** begin TASK MATERIAL **

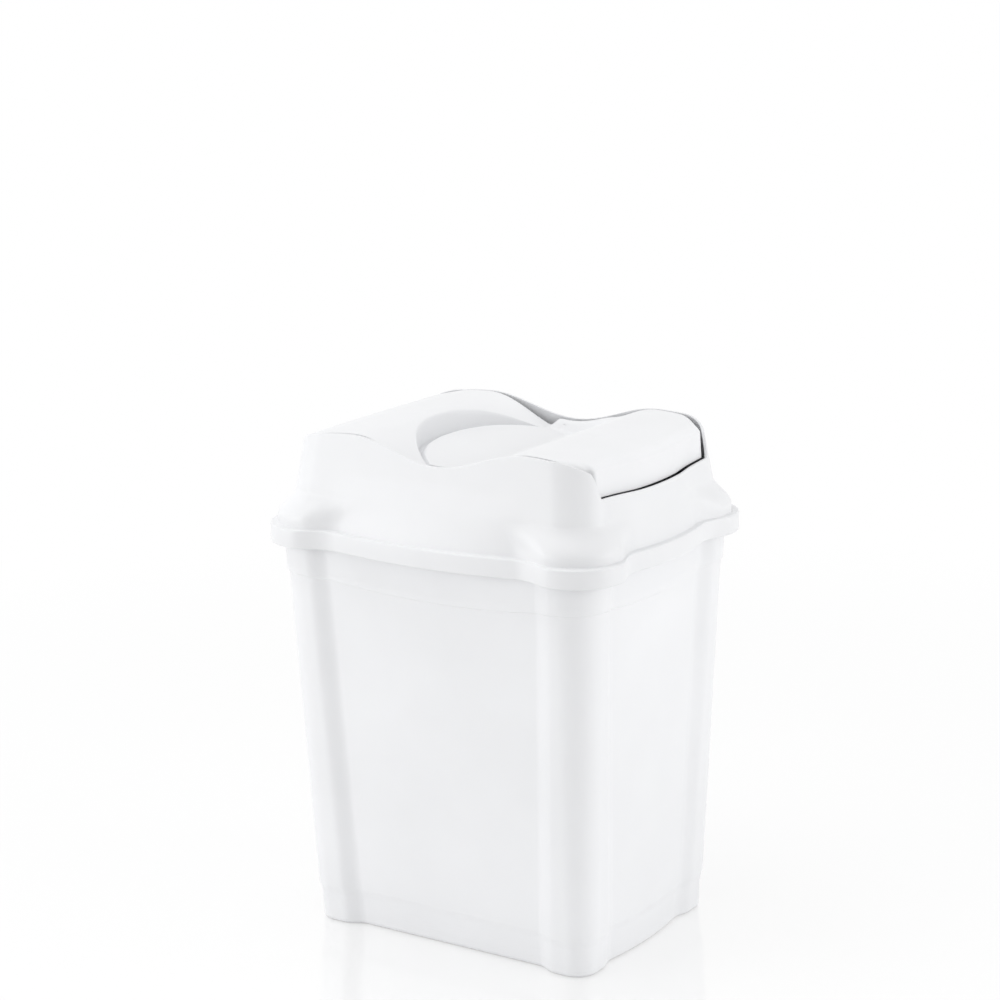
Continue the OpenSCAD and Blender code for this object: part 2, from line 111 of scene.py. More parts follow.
@named
class BinSizes(bpy.types.PropertyGroup):
    foot_length: length("Length of the foot over its corner columns", 181.6)
    foot_width: length("Width of the foot over its corner columns", 135.0)
    foot_corner: length("Plan radius of the corners at the foot", 13.5)
    mouth_length: length("Length over the corner columns at the rim", 201.0)
    mouth_width: length("Width over the corner columns at the rim", 160.0)
    mouth_corner: length("Plan radius of the corners at the rim", 18.9)
    rim_height: length("Height of the rim above the table", BIN_BOX[1].z / MM)
    wall: length("Wall of the bin", 1.8)
    floor: length("Thickness of the floor", 2.4)
    panel_inset: length("How far the panels are set back behind the columns", 4.7)
    column: length("Length of a corner column along each side", 21.0)
    panel_run: length("Length over which a panel turns into a column", 12.7)
    foot_end_bow: length("Bow of the end panels at the foot", 5.0)
    foot_height: length("Height of the set-in foot band", 19.0)
    foot_step: length("How far the foot band is set in", 1.2)
    foot_round: length("Rounding of the foot's lower edge", 2.0)
    collar_drop: length("Rim to the collar's lower edge, at the corners", 25.0)
    collar_bow: length("How much lower the collar runs in mid-side", 5.5)
    collar_step: length("How far the collar stands out", 1.2)
    rim_reach_end: length("How far the rim reaches past the ends", 7.1)
    rim_reach_side: length("How far the rim reaches past the sides", 4.1)
    rim_wall: length("Thickness of the rim", 1.8)


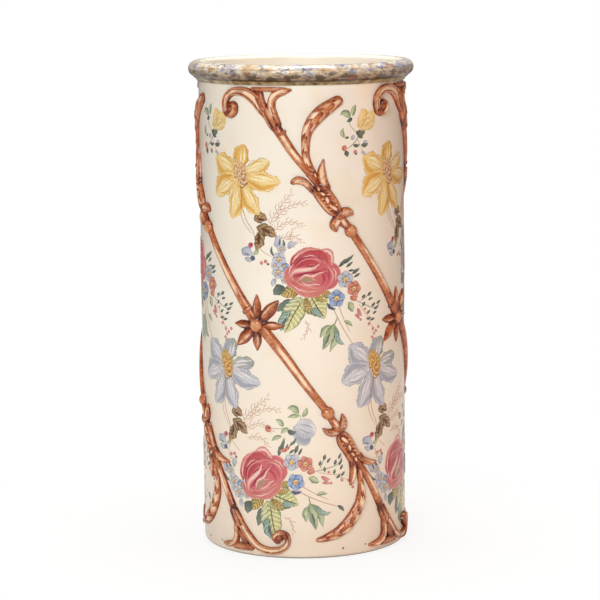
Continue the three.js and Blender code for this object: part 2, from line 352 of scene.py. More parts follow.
@dataclass
class Glaze:
    """A material under one clear lead glaze: smooth, hard and a little wavy.

    The glaze gives every surface the same wet gloss, so that only the colour under it changes.

    Attributes:
        name: name of the material.
        roughness: how matt it is.
        wave_size: width of its waves in millimetres.
        wave_depth: their depth in millimetres.
        material, tree, shader: the material, its nodes and the node that shades it.
        place: the coordinates of the point that is shaded, in metres.
    """

    name: str
    roughness: float = 0.2
    wave_size: float = 9.0
    wave_depth: float = 0.05
    material: bpy.types.Material = field(init=False)
    tree: bpy.types.NodeTree = field(init=False)
    shader: bpy.types.Node = field(init=False)
    place: bpy.types.NodeSocket = field(init=False)

    def __post_init__(self) -> None:
        """Starts the material with its glaze and no colour yet."""
        self.material = bpy.data.materials.new(self.name)
        self.material.use_nodes = True
        self.tree = self.material.node_tree
        self.shader = self.tree.nodes["Principled BSDF"]
        self.shader.inputs["Roughness"].default_value = self.roughness
        self.shader.inputs["IOR"].default_value = 1.5
        self.place = add_node(self.tree, "ShaderNodeTexCoord", {}, {}).outputs["Object"]
        waves = self.noise(self.wave_size, detail=1.0)
        bump = add_node(self.tree, "ShaderNodeBump", {}, {
            "Strength": 0.35, "Distance": self.wave_depth * MM, "Height": waves,
        })
        self.tree.links.new(bump.outputs["Normal"], self.shader.inputs["Normal"])

    def noise(self, size: float, detail: float = 2.0, place: bpy.types.NodeSocket | None = None,
              scale: float | None = None) -> bpy.types.NodeSocket:
        """Makes cloudy noise from 0 to 1.

        Args:
            size: width of its features in millimetres.
            detail: how many finer octaves it has.
            place: coordinates to read instead of the object's.
            scale: scale to use instead of the one worked out from size.

        Returns:
            The noise value.
        """
        node = add_node(self.tree, "ShaderNodeTexNoise", {}, {
            "Vector": place or self.place, "Scale": scale or per(size), "Detail": detail,
        })
        return node.outputs["Fac"]

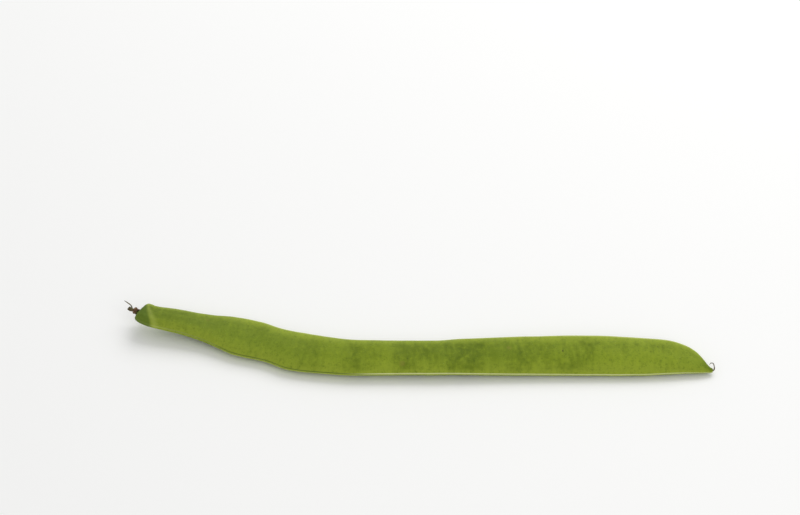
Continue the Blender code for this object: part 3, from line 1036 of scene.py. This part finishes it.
# %% [markdown]
# Dry paper
#
# Dead plant tissue is brown in layers: a red brown where it was thick and juicy, tan where it dried
# thin, and almost black along torn edges. A flat brown would do from afar, but close up it reads as
# plastic. Fine fibres run from the stalk to the teeth, so the grain is squeezed round the cup and
# drawn out along it.

# %% Dry calyx material
CALYX_FIBRE = {"size": 0.16, "detail": 3.0, "seed": 2.0}
CALYX_BLOTCH = {"size": 0.0007, "detail": 3.0, "seed": 4.0}
FIBRE_ROUND = 1.4
FIBRE_ALONG = 0.5
TAN_BY = {"blotch": 1.0, "fibre": 0.4}
TAN_RAMP = (-0.3, 0.5)
TORN_BY = {"reach": 1.0, "fibre": 0.15}
TORN_RAMP = (0.70, 1.0, 0.0, 0.85)
STAIN_BY = {"blotch": -1.0, "fibre": 1.0}
STAIN_RAMP = (0.3, 0.9, 0.0, 0.6)
CALYX_RIB_SHARE = 0.6
CALYX_ROUGHNESS = 0.74
CALYX_HEIGHT = {"fibre": 0.6, "blotch": 0.4}
DRY_GLOSS = 0.08
DRY_BUMP = 0.00006


def dry_calyx():
    material, tree, shader, place = new_material("dry_calyx", Specular_IOR_Level=0.2, Sheen_Weight=0.05)
    at = SimpleNamespace(**{name: surface(tree, name) for name in ("reach", "rib", "turn")})
    at.fibre = grain(join(tree, at.turn * FIBRE_ROUND, at.reach * FIBRE_ALONG, 0.0), **CALYX_FIBRE)
    at.blotch = grain(place, **CALYX_BLOTCH)
    body = mix(tree, weigh(at, TAN_BY).ramp(*TAN_RAMP), CALYX_RED, CALYX_TAN)
    body = mix(tree, at.rib * CALYX_RIB_SHARE, body, CALYX_DARK)
    body = mix(tree, weigh(at, TORN_BY).ramp(*TORN_RAMP), body, CALYX_DARK)
    body = mix(tree, weigh(at, STAIN_BY).ramp(*STAIN_RAMP), body, STALK_BROWN)
    roughness = at.blotch * DRY_GLOSS + CALYX_ROUGHNESS
    finish_shader(tree, shader, body, roughness, weigh(at, CALYX_HEIGHT), DRY_BUMP)
    return material


calyx_paper = dry_calyx()
print(f"{calyx_paper.name}: {len(calyx_paper.node_tree.nodes)} nodes")

# %% [markdown]
# The cup and its teeth
#
# The cup hugs the neck at its back and stands off a little at its rim, where it dried and curled. Its
# teeth could be cut from a cone one by one. Here they are one cosine round the neck, raised to a power
# so that each is narrow, then made longer on one side and uneven by a noise. Ribs run down the teeth's
# middles, and a finer noise crumples the paper.

# %% Grow the calyx
GAP = 0.0003               # between two CAD solids that grew as one
CALYX_WALL = 0.0004
CALYX_EDGE = 0.35          # share of the wall that is left at the rim
CALYX_CLEAR = 0.00022      # from the neck's skin to the cup's inner wall
CALYX_BACK = 0.0008
CALYX_BULGE = 1.06
CALYX_DOME_ROWS = 12
CALYX_DOME_POWER = 0.6
CALYX_RIM = 0.0008
CALYX_TOOTH = 0.0005
CALYX_TEETH = 5
CALYX_TOOTH_POWER = 1.6
CALYX_LOPSIDED = 0.30
CALYX_RAGGED = 0.30
CALYX_RAGGED_SIZE = 0.45
CALYX_FLARE = 0.0003
CALYX_FLARE_POWER = 3
CALYX_RIB = 0.00009
CALYX_RIB_POWER = 6
CALYX_CRUMPLE = 0.00014
CALYX_CRUMPLE_SIZE = 0.0007
CALYX_CRUMPLE_BACK = 0.4   # the crumple's strength at the back. At the rim it is 1 more
CALYX_DEEPEST = -0.0001    # the furthest that a crumple goes inwards
CALYX_COLUMNS = 180
CALYX_ROWS = 22
CALYX_SEED = 11.0


def wobble(points, size, seed):
    """Smooth noise from about -1 to 1 at each point, for pieces that are made in Python."""
    return np.array([noise.noise(Vector(point) / size + Vector((seed, 0, 0))) for point in points])


def calyx_outline(turn):
    """How far the cup reaches along the neck for each turn, and how much of a rib is there."""
    circle = np.stack([np.cos(turn), np.sin(turn), 0 * turn], axis=1)
    ragged = 1 + CALYX_RAGGED * wobble(circle, CALYX_RAGGED_SIZE, CALYX_SEED)
    tooth = np.abs(np.cos(turn * CALYX_TEETH / 2)) ** CALYX_TOOTH_POWER
    reach = (CALYX_RIM + CALYX_TOOTH * tooth) * (1 + CALYX_LOPSIDED * np.cos(turn)) * ragged
    return reach, tooth**CALYX_RIB_POWER


def calyx_wall(turn, reach, rib, share, outer):
    """One ring of the cup, inside or outside, at a share of the way from its back to its rim."""
    under, outward = neck_skin(NECK_END + reach * share, turn)
    thick = CALYX_WALL * (1 - (1 - CALYX_EDGE) * share) + CALYX_RIB * rib
    crumple = wobble(under, CALYX_CRUMPLE_SIZE, CALYX_SEED) * CALYX_CRUMPLE
    crumple = crumple * (CALYX_CRUMPLE_BACK + share)
    away = CALYX_CLEAR + CALYX_FLARE * share**CALYX_FLARE_POWER
    away = away + np.maximum(crumple, CALYX_DEEPEST) + thick * outer
    return under + outward * away[:, None]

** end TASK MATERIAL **

- AIM
The lines to extract from the data above begin with the line containing "Continue the Blender" and end with the line containing "DRY_BUMP = 0.00006". Extract them exactly, including both.

- RESPONSE FOR THIS EXERCISE
Continue the Blender code for this object: part 3, from line 1036 of scene.py. This part finishes it.
# %% [markdown]
# Dry paper
#
# Dead plant tissue is brown in layers: a red brown where it was thick and juicy, tan where it dried
# thin, and almost black along torn edges. A flat brown would do from afar, but close up it reads as
# plastic. Fine fibres run from the stalk to the teeth, so the grain is squeezed round the cup and
# drawn out along it.

# %% Dry calyx material
CALYX_FIBRE = {"size": 0.16, "detail": 3.0, "seed": 2.0}
CALYX_BLOTCH = {"size": 0.0007, "detail": 3.0, "seed": 4.0}
FIBRE_ROUND = 1.4
FIBRE_ALONG = 0.5
TAN_BY = {"blotch": 1.0, "fibre": 0.4}
TAN_RAMP = (-0.3, 0.5)
TORN_BY = {"reach": 1.0, "fibre": 0.15}
TORN_RAMP = (0.70, 1.0, 0.0, 0.85)
STAIN_BY = {"blotch": -1.0, "fibre": 1.0}
STAIN_RAMP = (0.3, 0.9, 0.0, 0.6)
CALYX_RIB_SHARE = 0.6
CALYX_ROUGHNESS = 0.74
CALYX_HEIGHT = {"fibre": 0.6, "blotch": 0.4}
DRY_GLOSS = 0.08
DRY_BUMP = 0.00006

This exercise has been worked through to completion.